# Gym in Bangkok



## thazin810

Hi there, 

I'm gonna move to BKK in early May and want to sign up at one of the gyms. I have looked at the website of California Wow and Fitness First and they look quite decent. I'm female but I am really working out seriously and need a gym with a good free weights area (especially for exercises like squats and deadlifts) - any recommendations?
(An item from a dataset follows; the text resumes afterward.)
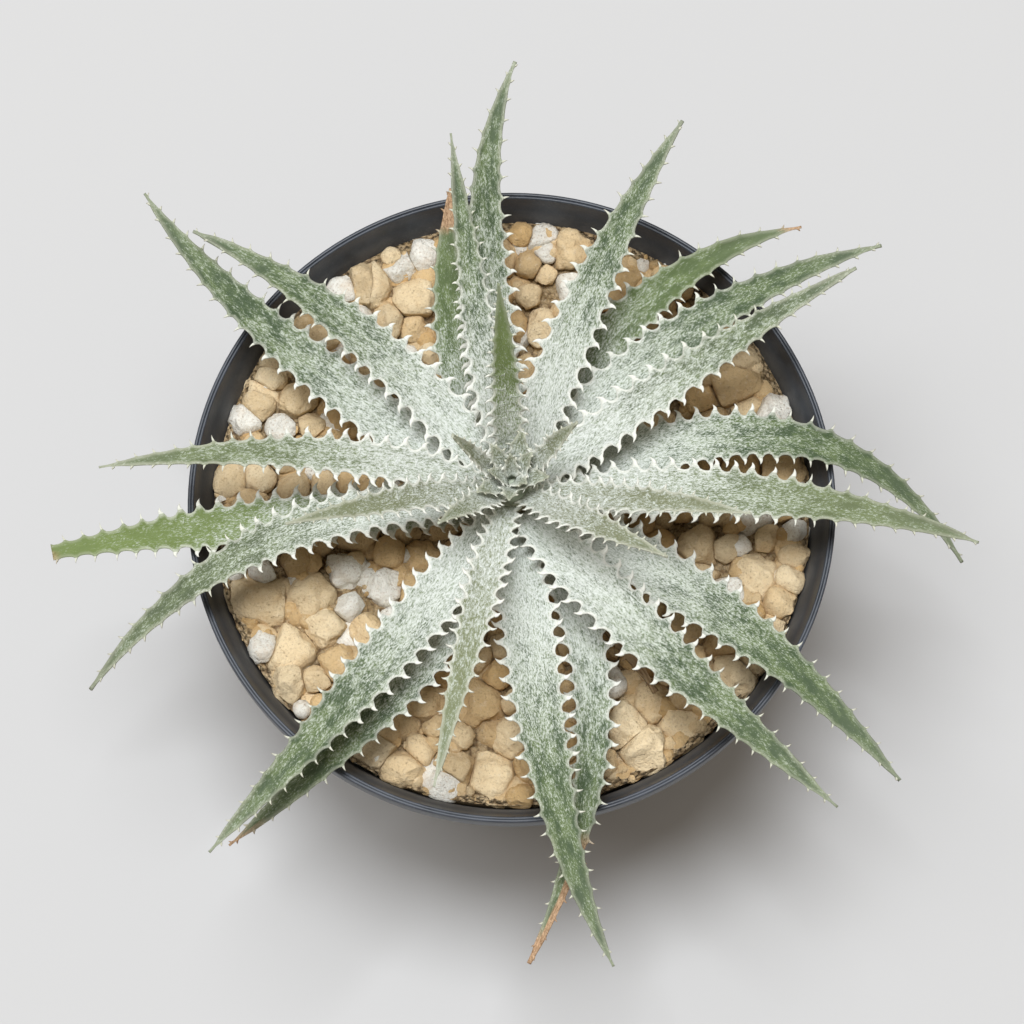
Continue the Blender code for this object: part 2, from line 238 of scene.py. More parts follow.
# Teeth: the half width of a leaf that bears them full grown, and how fast narrower ones lose size
TOOTHED_HALF = 3.6 * MM
TOOTH_SHRINK = 1.4

# Thickness of the blades in mm, and how far a leaf reaches that is thin
THICK = 2.2
THIN = 1.3
THIN_REACH = 60
HEART_THICK = 0.6
DRY_THICK = 0.7

# The heart's leaves: reach, width, height, climb to the crest and to the tip, and start, in mm,
# each as the first leaf's value and how much it falls towards the last
HEART = ((10, 7), (4.6, 1.8), (138, -3.5), (9, 2), (11, 3), (1.7, 1.3))
HEART_HEADING = 75
HEART_TURN = 137.5

# Studio
FLOOR_RADIUS = 6 * METRE
SKY = (1.0, 0.89, 0.77, 1)
LAMP_COLOUR = (0.97, 1.0, 1.045)
TOP_LAMP = (-0.07, 0.14, 2.4)
TOP_SIZE = 0.65
SIDE_LAMP = (-0.7, 0.0, 2.33)
SIDE_SIZE = 0.8
SENSOR = 36
LENS = 129.3
LOOK_AT = (0.06 * MM, -2.6 * MM, POT_HEIGHT)

# Mesh fineness
ROW_STEP = 0.62 * MM
COLUMNS = (0, 0.24, 0.46, 0.66, 0.84, 1)
RUNGS = (0.22, 0.45, 0.68, 0.88)
POT_STEPS = 160
HOLE_SIDES = 32
SOIL_STEPS = 96
STEM_STEPS = 48
POT_SHARP = math.radians(38)
STONE_SHARP = math.radians(50)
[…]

Is there any serious gym in Bangkok, where you can also meet people interested in bodybuilding?

Thanks a lot,
Thazin


----------



## Ozfarang

Thazin of the jungle? 

Wouldn't know - can't afford it, ridiculously expensive


----------



## Greyman

I have been into Wow and think you might have a problem getting a decent spotter for serious free weight work, [the Thai instructors are usually on the small side.]
I believe there is a healthy bodybuilding scene in Pattaya, with many expat's who have set up their own gym.
Good Luck.


----------



## xtr3mx7

You can try True Fitness at the Esplanade of Rattanathibet Rd in Nonthaburi or the other branch at Ratchadaphisek Road in Din Daeng.

I can't remember the package for being a member though. That's months ago I was there walking and the team manager came down to me and try explaining their various packages.

You can have a look at their website: truefitness.co.th


----------